◆ **Set task**
Print again only this span: the line with "Turn this picture", the line with "ramp_easing = 4.0", and all lines between them, exactly as given.

◆ **Task data**
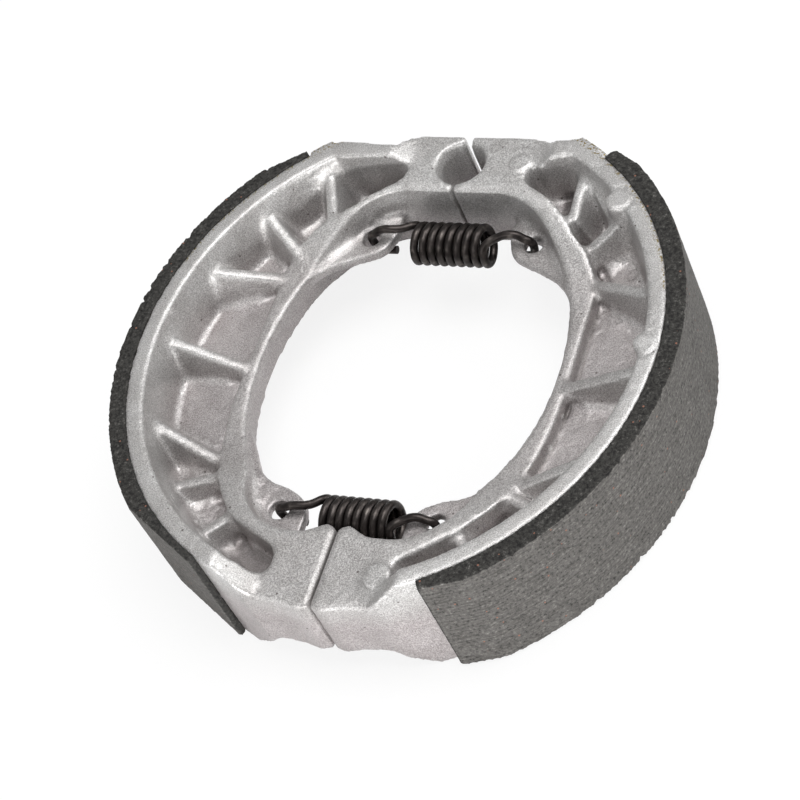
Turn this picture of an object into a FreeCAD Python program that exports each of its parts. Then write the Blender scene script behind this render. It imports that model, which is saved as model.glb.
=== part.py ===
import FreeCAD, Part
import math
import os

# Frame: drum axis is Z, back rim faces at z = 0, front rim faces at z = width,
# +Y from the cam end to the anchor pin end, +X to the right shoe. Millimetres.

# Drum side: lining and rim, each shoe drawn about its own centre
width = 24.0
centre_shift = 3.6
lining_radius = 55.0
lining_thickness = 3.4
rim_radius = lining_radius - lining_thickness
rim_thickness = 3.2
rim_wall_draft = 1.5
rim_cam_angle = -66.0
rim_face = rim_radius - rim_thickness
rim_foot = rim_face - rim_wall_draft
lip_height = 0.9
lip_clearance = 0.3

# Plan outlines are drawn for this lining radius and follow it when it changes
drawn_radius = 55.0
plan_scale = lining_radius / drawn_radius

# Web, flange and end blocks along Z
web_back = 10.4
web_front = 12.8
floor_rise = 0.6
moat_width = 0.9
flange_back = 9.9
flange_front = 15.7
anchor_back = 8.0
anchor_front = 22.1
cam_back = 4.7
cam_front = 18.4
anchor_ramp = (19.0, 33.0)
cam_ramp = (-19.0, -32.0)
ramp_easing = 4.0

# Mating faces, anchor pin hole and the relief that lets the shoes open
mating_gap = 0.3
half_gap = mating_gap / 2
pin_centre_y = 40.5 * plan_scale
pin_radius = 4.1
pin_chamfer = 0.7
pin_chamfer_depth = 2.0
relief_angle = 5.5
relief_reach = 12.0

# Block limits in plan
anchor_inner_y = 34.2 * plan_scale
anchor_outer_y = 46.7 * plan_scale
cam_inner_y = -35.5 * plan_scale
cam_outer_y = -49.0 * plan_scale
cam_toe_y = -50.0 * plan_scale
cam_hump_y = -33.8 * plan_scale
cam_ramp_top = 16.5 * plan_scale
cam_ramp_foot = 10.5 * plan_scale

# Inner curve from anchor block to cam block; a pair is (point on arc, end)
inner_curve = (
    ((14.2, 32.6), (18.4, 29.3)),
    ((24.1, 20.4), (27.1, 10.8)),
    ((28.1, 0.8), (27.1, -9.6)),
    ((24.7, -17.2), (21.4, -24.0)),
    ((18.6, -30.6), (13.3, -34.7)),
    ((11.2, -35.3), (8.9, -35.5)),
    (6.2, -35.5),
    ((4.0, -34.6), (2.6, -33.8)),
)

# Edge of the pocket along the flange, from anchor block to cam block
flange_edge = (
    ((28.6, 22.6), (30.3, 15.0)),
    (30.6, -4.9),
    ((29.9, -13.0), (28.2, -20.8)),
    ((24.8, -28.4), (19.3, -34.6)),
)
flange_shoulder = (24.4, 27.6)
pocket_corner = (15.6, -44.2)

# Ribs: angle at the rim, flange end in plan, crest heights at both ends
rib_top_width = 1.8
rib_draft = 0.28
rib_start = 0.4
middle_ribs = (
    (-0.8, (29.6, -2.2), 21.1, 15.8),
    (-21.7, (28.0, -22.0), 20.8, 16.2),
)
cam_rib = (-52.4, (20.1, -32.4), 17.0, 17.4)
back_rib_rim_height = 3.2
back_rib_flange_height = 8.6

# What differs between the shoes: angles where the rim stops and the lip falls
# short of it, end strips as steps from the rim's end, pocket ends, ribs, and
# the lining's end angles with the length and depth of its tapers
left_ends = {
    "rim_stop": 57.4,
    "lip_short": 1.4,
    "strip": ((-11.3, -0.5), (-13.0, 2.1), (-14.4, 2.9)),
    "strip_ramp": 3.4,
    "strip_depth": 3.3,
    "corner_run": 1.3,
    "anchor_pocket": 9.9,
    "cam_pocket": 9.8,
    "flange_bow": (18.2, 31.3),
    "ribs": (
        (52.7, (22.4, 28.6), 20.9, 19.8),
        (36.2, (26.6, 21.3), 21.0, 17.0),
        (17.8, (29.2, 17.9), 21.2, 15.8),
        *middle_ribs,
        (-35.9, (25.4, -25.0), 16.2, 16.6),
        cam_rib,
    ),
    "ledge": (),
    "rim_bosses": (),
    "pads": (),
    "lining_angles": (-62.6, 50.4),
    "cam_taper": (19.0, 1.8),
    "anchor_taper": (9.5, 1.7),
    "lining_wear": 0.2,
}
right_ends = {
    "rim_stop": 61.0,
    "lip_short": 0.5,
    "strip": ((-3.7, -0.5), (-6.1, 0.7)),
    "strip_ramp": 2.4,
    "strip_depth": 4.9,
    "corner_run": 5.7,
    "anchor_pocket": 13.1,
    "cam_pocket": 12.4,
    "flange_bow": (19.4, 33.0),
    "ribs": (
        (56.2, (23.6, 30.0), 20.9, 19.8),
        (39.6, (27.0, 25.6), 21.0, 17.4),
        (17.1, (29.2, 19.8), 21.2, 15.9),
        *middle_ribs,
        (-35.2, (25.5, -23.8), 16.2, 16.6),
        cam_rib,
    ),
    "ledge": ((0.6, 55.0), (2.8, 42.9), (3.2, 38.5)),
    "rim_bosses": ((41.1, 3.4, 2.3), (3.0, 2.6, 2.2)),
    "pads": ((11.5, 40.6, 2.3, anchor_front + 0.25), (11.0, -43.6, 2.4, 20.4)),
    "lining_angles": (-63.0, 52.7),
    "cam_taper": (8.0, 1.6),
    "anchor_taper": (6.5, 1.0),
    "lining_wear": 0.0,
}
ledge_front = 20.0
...
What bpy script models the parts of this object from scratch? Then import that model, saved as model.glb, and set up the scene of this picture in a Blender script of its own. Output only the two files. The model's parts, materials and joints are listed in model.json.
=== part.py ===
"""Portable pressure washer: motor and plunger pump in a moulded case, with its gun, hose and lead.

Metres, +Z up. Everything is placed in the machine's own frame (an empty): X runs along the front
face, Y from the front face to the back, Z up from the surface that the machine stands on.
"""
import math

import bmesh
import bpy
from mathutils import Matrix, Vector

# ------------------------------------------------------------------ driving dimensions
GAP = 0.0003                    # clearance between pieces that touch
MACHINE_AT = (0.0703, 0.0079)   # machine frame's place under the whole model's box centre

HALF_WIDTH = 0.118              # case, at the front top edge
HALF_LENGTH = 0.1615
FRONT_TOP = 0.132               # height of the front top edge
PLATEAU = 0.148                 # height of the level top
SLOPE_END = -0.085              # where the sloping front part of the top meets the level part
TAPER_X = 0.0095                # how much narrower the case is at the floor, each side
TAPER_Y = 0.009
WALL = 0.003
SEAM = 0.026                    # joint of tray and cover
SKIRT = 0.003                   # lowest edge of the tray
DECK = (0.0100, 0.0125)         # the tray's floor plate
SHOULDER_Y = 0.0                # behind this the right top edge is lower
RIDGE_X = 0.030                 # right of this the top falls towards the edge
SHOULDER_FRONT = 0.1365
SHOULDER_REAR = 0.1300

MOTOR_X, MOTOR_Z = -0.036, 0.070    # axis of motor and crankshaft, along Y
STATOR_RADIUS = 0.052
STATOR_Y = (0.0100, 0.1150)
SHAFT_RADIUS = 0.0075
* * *
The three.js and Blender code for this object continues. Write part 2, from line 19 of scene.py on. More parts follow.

◆ **Solved problem**
Turn this picture of an object into a FreeCAD Python program that exports each of its parts. Then write the Blender scene script behind this render. It imports that model, which is saved as model.glb.
=== part.py ===
import FreeCAD, Part
import math
import os

# Frame: drum axis is Z, back rim faces at z = 0, front rim faces at z = width,
# +Y from the cam end to the anchor pin end, +X to the right shoe. Millimetres.

# Drum side: lining and rim, each shoe drawn about its own centre
width = 24.0
centre_shift = 3.6
lining_radius = 55.0
lining_thickness = 3.4
rim_radius = lining_radius - lining_thickness
rim_thickness = 3.2
rim_wall_draft = 1.5
rim_cam_angle = -66.0
rim_face = rim_radius - rim_thickness
rim_foot = rim_face - rim_wall_draft
lip_height = 0.9
lip_clearance = 0.3

# Plan outlines are drawn for this lining radius and follow it when it changes
drawn_radius = 55.0
plan_scale = lining_radius / drawn_radius

# Web, flange and end blocks along Z
web_back = 10.4
web_front = 12.8
floor_rise = 0.6
moat_width = 0.9
flange_back = 9.9
flange_front = 15.7
anchor_back = 8.0
anchor_front = 22.1
cam_back = 4.7
cam_front = 18.4
anchor_ramp = (19.0, 33.0)
cam_ramp = (-19.0, -32.0)
ramp_easing = 4.0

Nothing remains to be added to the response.